Corp. v. Lezak, 503 N.E.2d 681, 683 (N.Y. 1986), pursuant to which “attorney’s fees are not ordinarily recoverable in the absence of a statute or enforceable contract providing therefor.” Summit Valley Indus., Inc. v. Local 112 United Bhd. of Carpenters & Joiners, 456 U.S. 717, 721 (1982) (quotation marks omitted); see also Oscar Gruss & Son, Inc. v. Hollander, 337 F.3d 186, 199 (2d Cir. 2003) (“Under the general rule in New York, attorneys’ fees are the ordinary incidents of litigation and may not be awarded to the prevailing party unless authorized by agreement between the parties, statute, or court rule.”). “Under New York law, ‘generally, attorney’s fees are not recoverable as damages in an action for breach of contract . . . unless expressly agreed to by the parties.’” McGraw-Hill Cos., Inc. v. Vanguard Index Trust, 139 F. Supp. 2d 544, 556 n.6 (S.D.N.Y. 2001) (quoting Equitable Lumber Corp. v. IPA Land Dev. Corp., 38 N.Y.2d 516, 519 (1976)). A “court should not infer a party’s intention to waive the benefit of the rule unless the intention to do so is unmistakably clear from the language of the promise.” Hooper Assocs., Ltd. v. AGS Computers, Inc., 549 N.E.2d 903, 905 (1989).

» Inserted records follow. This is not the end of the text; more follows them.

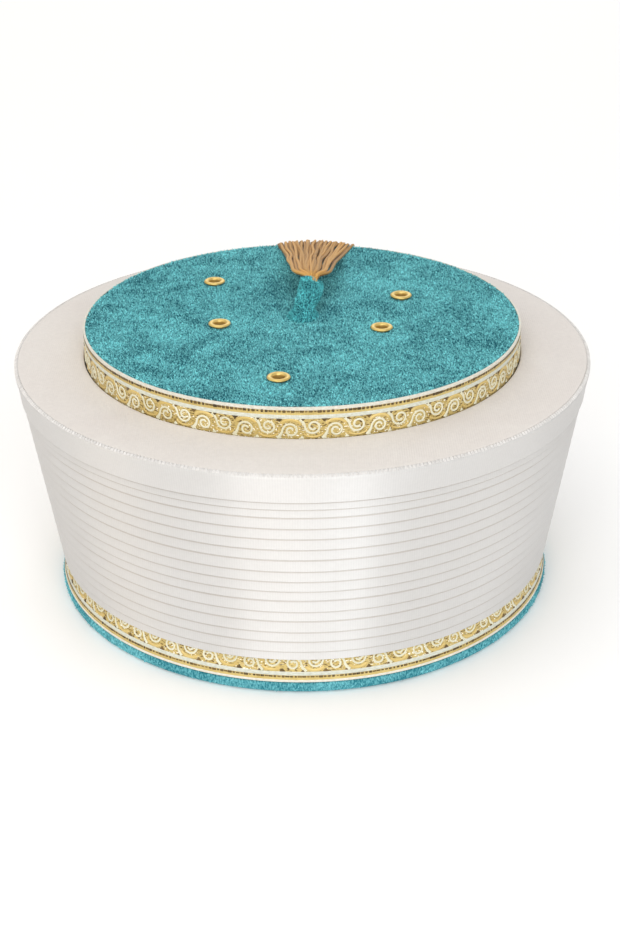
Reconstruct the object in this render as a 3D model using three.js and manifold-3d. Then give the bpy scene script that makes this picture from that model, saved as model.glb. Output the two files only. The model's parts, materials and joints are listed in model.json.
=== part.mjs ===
// Imam's turban: a velvet fez with a flat eyeletted crown, a thick wrap round it faced with
// overlapping courses of white satin ribbon, two woven gold trims, and a tassel that falls back
// from a velvet stem. Millimetres, +Z up. The origin is the centre of the base, on the table,
// and the wearer looks along -Y.
import * as THREE from 'three';
import { mergeVertices } from 'three/addons/utils/BufferGeometryUtils.js';
import Module from 'manifold-3d';

const wasm = await Module();
wasm.setup();

// Driving dimensions
const gap = 0.3; // clearance between pieces that touch
const roundSides = 40; // facets round every ring

// The fez
const fezHeight = 105.5; // table to the top of the velvet crown
const baseRadius = 97.5; // outside of the turned velvet hem
const hemHeight = 4.2;
const hemRoll = 0.8; // rounding of the hem's outer edges
const wallBaseRadius = 96.2; // outside of the wall just above the hem
const wallThickness = 2.6; // velvet over stiff felt
const headRadius = 93.6; // inside of the hem, for a head of about 58 cm
const crownRadius = 81.8;
const crownThickness = 3;
const crownEdge = 1.2; // rolled edge of the crown
const crownWallSet = 0.4; // the wall stands this far inside the crown's edge

// The wrap and its ribbons
const wrapTop = 93.4; // height of the cloth ring round the crown
const wrapFoot = 18.6;
const wrapShoulder = 88; // height where the wrap turns in behind the rim ribbon
const wrapSeamSet = 1.9; // the cloth ring's edge, inside the rim ribbon's face
const wrapSeamDrop = 0.4; // how far that edge lies below the ring
const wrapCrest = 95; // radius where the cloth ring stands highest
const wrapSwell = 0.1; // how far it stands above its edges there
const wrapTuck = 0.7; // how far its inner edge sinks beside the crown
const wrapEdge = 1.6; // rounding of the cloth ring's edges
const lowestCourse = 13.8; // lower edge of the lowest ribbon
const lowestCourseRadius = 96.9;
const flare = 0.152; // outward lean of the ribbons, radius gained per height
const ribbonThickness = 0.7;
const ribbonStep = ribbonThickness + gap; // how far a course stands proud of the one below it
const ribbonOverlap = 1.2; // height of each course hidden under the one above
const wrapSet = 2.55; // depth of the wrap's own face behind the ribbons' face
const rimRadius = 109.3;
const rimRibbonThickness = 0.9;
const rimProud = 0.3; // the rim ribbon's foot stands this far proud of the courses
const rimLean = 5; // height over which it climbs straight before it flares
const rimShoulder = 1; // depth of the shoulder it folds over
const rimFold = 2.2; // depth at which its flare ends

// Visible height of each ribbon course, from the rim down, as it was wound by hand
const courseTable = [
  { exposure: 3.4 },
  { exposure: 3.2 },
  { exposure: 4.6 },
  { exposure: 4.3 },
  { exposure: 4.5 },
  { exposure: 4.3 },
  { exposure: 5.0 },
  { exposure: 4.4 },
  { exposure: 4.3 },
  { exposure: 3.9 },
  { exposure: 5.1 },
  { exposure: 4.1 },
  { exposure: 5.1 },
  { exposure: 4.3 },
  { exposure: 4.7 },
  { exposure: 3.7 },
];

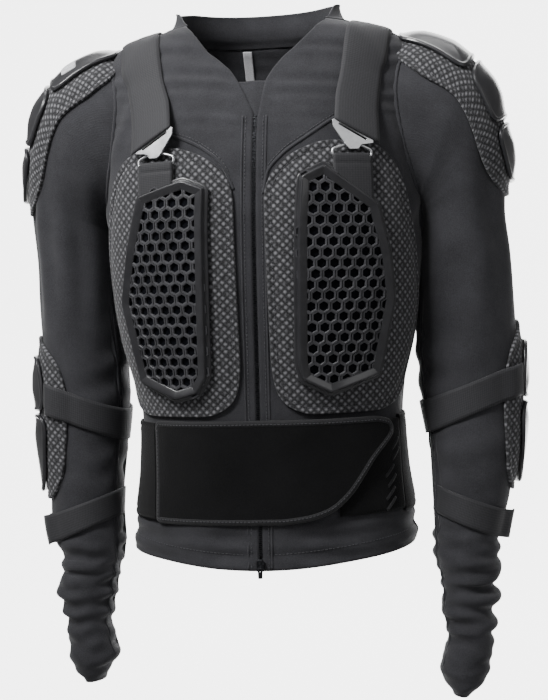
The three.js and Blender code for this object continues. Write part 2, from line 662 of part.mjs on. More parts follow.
// A thin slab where the collar is sewn to the body, a little higher at the front than at the nape.
function collarSeam(low, high) {
  const slope = Math.atan2(COLLAR_SEAM_FRONT - COLLAR_SEAM_BACK, CHEST_DEPTH / 2);
  const solid = new THREE.BoxGeometry(2 * FAR, 2 * FAR, high - low);
  solid.translate(0, 0, (high + low) / 2).rotateX(-slope).translate(0, 0, (COLLAR_SEAM_BACK + COLLAR_SEAM_FRONT) / 2);
  return fromGeometry(solid);
}

let shell = torsoOuter.subtract(torsoInner).subtract(neckCutter());
for (const side of sides) shell = shell.subtract(sleeveInner[side]);

addPiece("collar", toGeometry(largestBody(shell.subtract(collarSeam(-FAR, SEAM_GAP / 2)))), JERSEY);

const SIDE_SEAM = 6; // the side and shoulder seams lie a little behind the middle
const zipLeft = ZIP_OFFSET + ZIP_OPENING / 2;
const zipRight = ZIP_OFFSET - ZIP_OPENING / 2;
let body = shell.subtract(collarSeam(-SEAM_GAP / 2, FAR));
// A notch in the hem shows the foot of the zip.
const hemNotch = boxSolid(
  [ZIP_OFFSET - HEM_NOTCH_WIDTH / 2, -FAR, -BODY_LENGTH - OVERSHOOT],
  [ZIP_OFFSET + HEM_NOTCH_WIDTH / 2, 0, -BODY_LENGTH + HEM_NOTCH_HEIGHT],
);
body = body.subtract(hemNotch);
const cutAway = (solid, low, high) => solid.subtract(boxSolid(low, high));
const front = cutAway(body, [-FAR, SIDE_SEAM - SEAM_GAP, -FAR], [FAR, FAR, FAR]);
addPiece("back_panel", toGeometry(largestBody(cutAway(body, [-FAR, -FAR, -FAR], [FAR, SIDE_SEAM, FAR]))), JERSEY);
addPiece("front_panel_right", toGeometry(largestBody(cutAway(front, [zipRight, -FAR, -FAR], [FAR, FAR, FAR]))), JERSEY);
addPiece("front_panel_left", toGeometry(largestBody(cutAway(front, [-FAR, -FAR, -FAR], [zipLeft, FAR, FAR]))), JERSEY);

// Sleeves and cuffs

// The cloth's outside with a gap round it, which shapes the underside of whatever is sewn or laid on it.
const bodyClearance = loft(torsoRings(JERSEY_WALL + SEAM_GAP, 0));
const armClearance = {};
for (const side of sides) {
  armClearance[side] = loft(armRings(side, 0, lastArmRow, JERSEY_WALL + SEAM_GAP));
  const cuffSeam = arms[side](CUFF_ROW[side], 0).z;
  const tube = sleeveOuter[side].subtract(sleeveInner[side]);
  const upper = cutAway(tube.subtract(bodyClearance), [-FAR, -FAR, -FAR], [FAR, FAR, cuffSeam + SEAM_GAP]);
  addPiece(`sleeve_${side}`, toGeometry(largestBody(upper)), JERSEY);
  const lower = cutAway(tube, [-FAR, -FAR, cuffSeam], [FAR, FAR, FAR]);
  addPiece(`cuff_${side}`, toGeometry(largestBody(lower)), JERSEY);
}

// Patches on the torso

// A point on the torso by its distance round from the centre of the chest and its height.
function onChest(distance, height, lift) {
  const row = heightToRow(height);
  return liftTorso(row, angleAt(torsoForm, row, distance), lift);
}

const spread = (low, high, count) => Array.from({ length: count }, (_, i) => lerp(low, high, i / (count - 1)));

// 0 at a patch's border and 1 from reach inwards.
const fromBorder = (distance, reach) => smoothstep(distance, 0, reach);

const PAD_BASE = JERSEY_WALL + LAYER_GAP;
const PAD_TOP = PAD_BASE + PAD_THICKNESS;
const PAD_EDGE = 0.45; // thickness at a pad's sewn border, as a share of PAD_THICKNESS
const PAD_SHOULDER = 22; // how far in from its border a pad reaches its full thickness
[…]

Contractual attorney’s fees provisions “must be strictly construed.” Oscar Gruss & Son, Inc., 337 F.3d at 199. Here, ProImmune argues that it is entitled to attorneys’ fees under both the First and Fourth contracts at issue in the instant litigation. (See Mem. of Law in Supp. of Mot. (“ProImmune Mem.”) 10–13 (Dkt. No. 109).) Under Contract No. 1, Holista agreed to: assume and discharge for its own account all cost and expenses necessary or incidental to the distribution of the Product (including but not limited to, packaging, advertising, taxes, licenses and permits) and shall indemnify PROIMMUNE against all costs, expenses, claims, promises, guarantees, debts, obligations and liabilities of any kind incurred, contractor for, or created by HOLISTA, which have not been specifically assumed in writing and in advance by PROIMMUNE[.]

(Id. at 6; see also Decl. of Albert Crum in Supp. of Mot. for Summ. J. Ex. A, at 14 (Dkt. No. 50.).) Under Contract No. 4, the Parties agreed to the following indemnification provision: Upon the expiry of the Initial Period, provided that Holista has complied with all the terms and conditions hereof, and achieved the Minimum Annual Performance Requirements, the terms of this Agreement shall be reviewed by Holista and ProImmune and subsequently when all terms are mutually agreed, including agreement on increased Minimum Annual Performance Requirements pursuant to Clauses 3.3 and 3.4 and Product Price, this Agreement will be automatically renewed at the end of the Initial Term or any Renewal Term as the case may be, on the same terms and conditions as set forth herein, save and except the Minimum Annual Performance Requirements which shall be increased in accordance with the terms hereof, for a successive periods of one (1) year (in each case a “Renewal Term”). Additionally, direct legal fees associated with any future modifications and/or compliance of this Agreement will be charged back to Holista for issues it initiates. (ProImmune Mem at 6; see also Decl. of Albert Crum in Supp. of Mot. for Summ. J. Ex. C, at 12 (Dkt. No. 52) (emphasis in original).) As to the First Contract, ProImmune argues that Holista is required to pay attorneys’ fees because it agreed to “indemnify PROIMMUNE against all costs, expenses, claims, promises,

guarantees, debts, obligations and liabilities of any kind incurred, contracted for, or created by HOLISTA, which have not been specifically assumed in writing and in advance by PROIMMUNE.” (ProImmune Mem. at 11.) However, as argued by Holista, it is clear that this is not the type of “unmistakably clear” contractual language giving rise to attorneys’ fees under New York law. See Hooper Assocs., Ltd., 74 N.Y.2d at 492. Simply put, courts will “not infer a party’s intention to provide counsel fees as damages . . . unless the intention to do so is unmistakably clear from the language of the Contract.” SG Blocks, Inc. v. Osang Healthcare Co. Ltd., No. 21-CV-1990, 2022 WL 16787936, at *7 (E.D.N.Y. Sept. 22, 2022); see also Pu v. Russell Publ’g Grp., Ltd., No. 15-CV-3936, 2017 WL 4402544, at *2 (S.D.N.Y. Sept. 30, 2017); Homeward Residential, Inc. v. Sand Canyon Corp., No. 13-CV-2107, 2014 WL 2510809, at *14

(S.D.N.Y. May 28, 2014) (“Because promises in a contract to indemnify the other party’s attorney’s fees and related costs run against the grain of the accepted policy that parties are responsible for their own attorneys’ fees, courts applying New York law do not infer a party’s intention to indemnify such costs unless the intention to do so is unmistakably clear from the language of the promise.”); Islip U-Slip LLC v. Gander Mountain Co., 2 F. Supp. 3d 296, 309 (N.D.N.Y. 2014) (stating that “a provision containing only broad language that does not unequivocally indicate that the parties intended to indemnify attorneys’ fees will not support such a claim”). This provision plainly does not even mention attorneys’ fees, let alone the Parties’ obligations in potential litigation that may arise. The absence of such language conclusively rebuts ProImmune’s claim that the contractual provision stating that “Holista will indemnify ProImmune for liabilities caused by Holista,” (see Pl’s Reply Mem. of Law in Supp. of Mot. (“ProImmune Reply”) 4 (Dkt. No. 112)), is clear enough to cover attorneys’ fees.